What Daechon Beach is Like
Daechon Beach rivaled any beach I’ve visited in the southern US! It was definitely resort-like in its atmosphere, without being overwhelmingly fancy. I’ve heard that pensions and hotels there are very expensive, so I’m glad we opted for a day trip. The sun out here is strong, and since our sun shade is in our household goods somewhere in the middle of an ocean, we rented an umbrella and mat once we arrived for 30,000 Won.
The water at Daechon Beach is balmy, especially after what we experienced at Washington’s beaches like Port Townsend. The kids weren’t turned off by it at all, and we happily spent the majority of our time in the water. There was definitely a rip current though, and I was pleasantly surprised by just how attentive the lifeguards here are! There were several on jet skis patrolling to ensure nobody went too far, and others patrolled the shore to ensure people were safe, as the waves were breaking very close to the shoreline.
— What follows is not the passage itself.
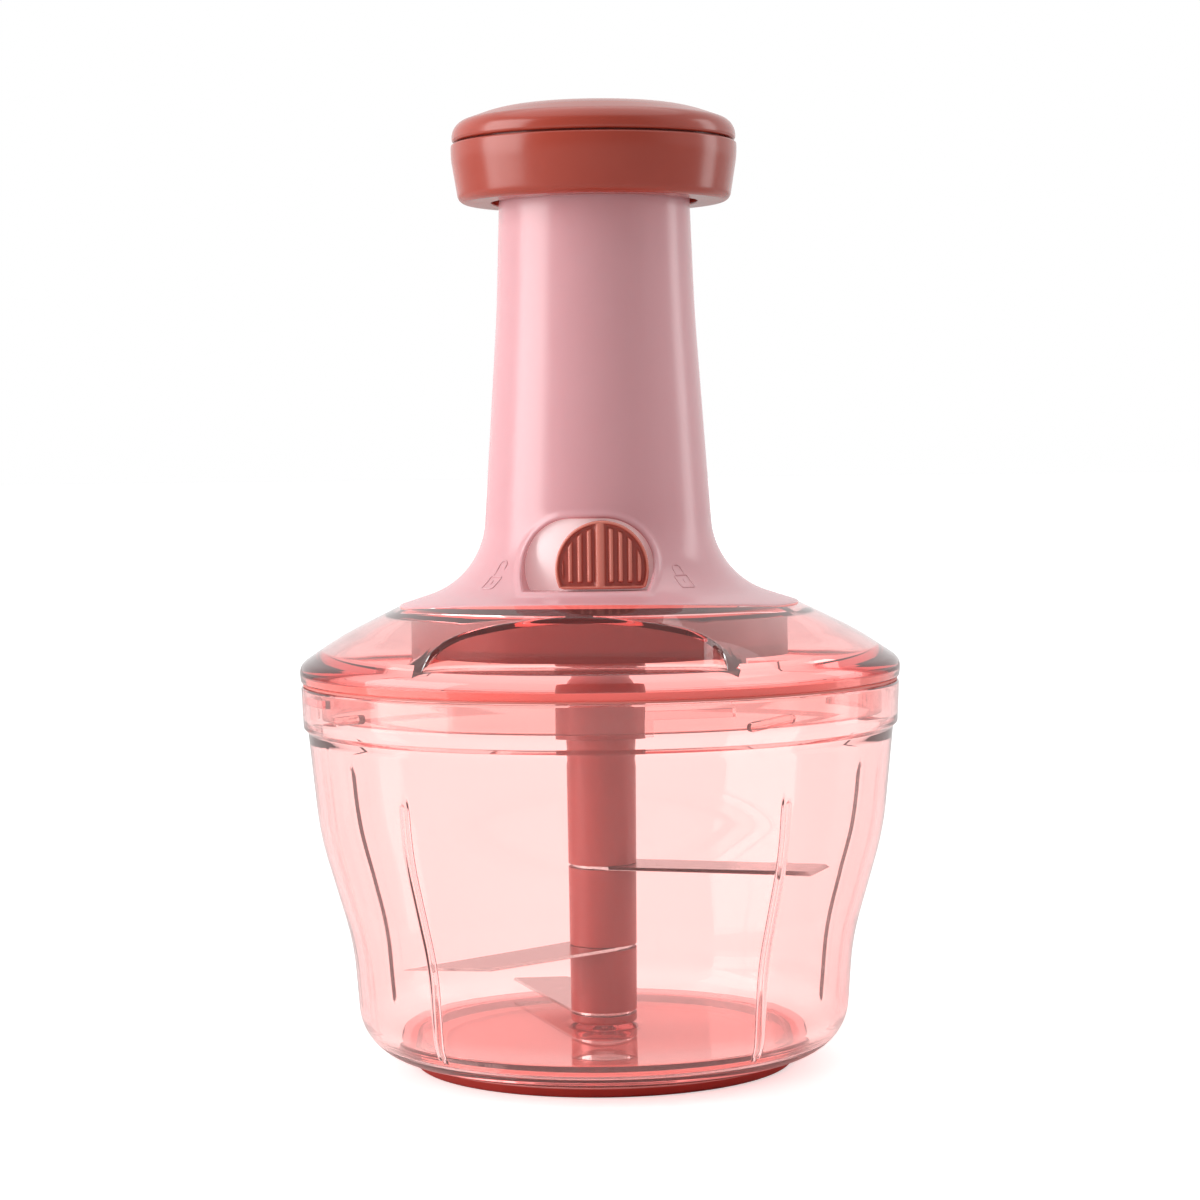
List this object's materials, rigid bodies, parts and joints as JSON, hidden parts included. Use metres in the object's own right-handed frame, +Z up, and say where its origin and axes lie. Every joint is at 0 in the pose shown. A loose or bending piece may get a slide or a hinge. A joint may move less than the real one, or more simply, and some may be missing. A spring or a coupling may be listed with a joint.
{
  "type": "plunger food chopper",
  "caption": "Hand-pressed food chopper: clear bowl, lid with a tall plunger neck, palm knob, sliding lock and a lift-out column of stainless blades.",
  "frame": {"origin": "centre of the face of the foot ring that the chopper stands on", "axes": "+Z up along the axis of the plunger and the blades, -Y towards the lock slider at the front"},
  "size_m": [0.1544, 0.1544, 0.2465],
  "materials": {
    "clear_pink": "transparent pink moulded plastic, gloss",
    "pale_pink_plastic": "opaque moulded plastic, soft gloss",
    "terracotta_plastic": "opaque moulded plastic, fine satin",
    "deep_coral_silicone": "silicone, matt",
    "natural_plastic": "uncoloured low-friction plastic",
    "stainless_steel": "plain stainless",
    "blade_steel": "ground stainless with a sharpened edge"
  },
  "bodies": {
    "bowl": {"bowl": "clear_pink", "non_slip_foot": "deep_coral_silicone", "pivot_pin": "stainless_steel"},
    "seal": {"lid_seal_ring": "deep_coral_silicone"},
    "head": {"lid_cover": "clear_pink", "neck_housing": "pale_pink_plastic", "guide_bush": "natural_plastic", "mechanism_case": "terracotta_plastic", "mechanism_cover": "terracotta_plastic", "shaft_seal": "deep_coral_silicone", "bearing_bush": "natural_plastic", "case_screws": "stainless_steel", "return_spring": "stainless_steel"},
    "plunger": {"plunger_tube": "pale_pink_plastic", "helix_nut": "stainless_steel", "nut_retainer": "natural_plastic", "knob_body": "terracotta_plastic", "knob_cap": "terracotta_plastic", "knob_screws": "stainless_steel"},
    "drive": {"twisted_rod": "stainless_steel", "drive_spindle": "terracotta_plastic", "thrust_washer": "stainless_steel", "clutch_ring": "natural_plastic", "drive_hub": "terracotta_plastic", "hub_screw": "stainless_steel"},
    "lock": {"lock_slider": "terracotta_plastic", "lock_catch": "terracotta_plastic"},
    "blades": {"column_foot": "terracotta_plastic", "blade_lower": "blade_steel", "column_lower": "terracotta_plastic", "blade_middle": "blade_steel", "column_middle": "terracotta_plastic", "blade_upper": "blade_steel", "column_head": "terracotta_plastic", "column_core": "natural_plastic"}
  },
  "joints": [
    {"name": "lid_twist", "type": "hinge", "parent": "bowl", "child": "seal", "pos_m": [0, 0, 0.1], "axis": [0, 0, 1], "range_deg": [-18, 0]},
    {"name": "lid_lift", "type": "slide", "parent": "seal", "child": "head", "axis": [0, 0, 1], "range_m": [0, 0.12]},
    {"name": "plunger_press", "type": "slide", "parent": "head", "child": "plunger", "axis": [0, 0, 1], "range_m": [0, 0.06], "deforming": ["return_spring"]},
    {"name": "rod_turn", "type": "hinge", "parent": "head", "child": "drive", "pos_m": [0, 0, 0.11], "axis": [0, 0, 1], "range_deg": [-361, 1]},
    {"name": "lock_slide", "type": "hinge", "parent": "head", "child": "lock", "pos_m": [0, 0, 0.132], "axis": [0, 0, 1], "range_deg": [-15.4, 1.5]},
    {"name": "blade_spin", "type": "hinge", "parent": "bowl", "child": "blades", "pos_m": [0, 0, 0.03], "axis": [0, 0, 1], "range_deg": [-361, 1]}
  ],
  "couplings": [
    {"joint": "rod_turn", "follows": "plunger_press", "rad_per_m": -104.72},
    {"joint": "blade_spin", "follows": "plunger_press", "rad_per_m": -104.72}
  ]
}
What We Loved About Daechon Beach
The People // Okay, I think this is South Korea in general, but people are so dang considerate. Since the tide was coming in, people’s stuff was rapidly being swept into the water. Nobody ignored this. People readily moved other people’s stuff, and people graciously thanked others. It’s so cool to watch.
The Masks // Masks are 100% mandatory everywhere right now – even outside. While bathing though, it’s a personal choice as long as you have adequate distance from others. It was really neat to spend time in the water in the company of others without masks. There’s something neat about seeing others’ faces again – especially friendly ones!
The Activities // While we were happy to spend our time in the water and on the shore, there are a lot of other things to do at Daechon Beach. There is ziplining, a restaurant for every palette, the mud festival, and so much more. Oh, best part though? Parking was free!
Our Tips // Bring sunscreen. As in every resort town, things are more expensive, and we paid about 15,000 Won for a single sunscreen, simply because we ran out a day before.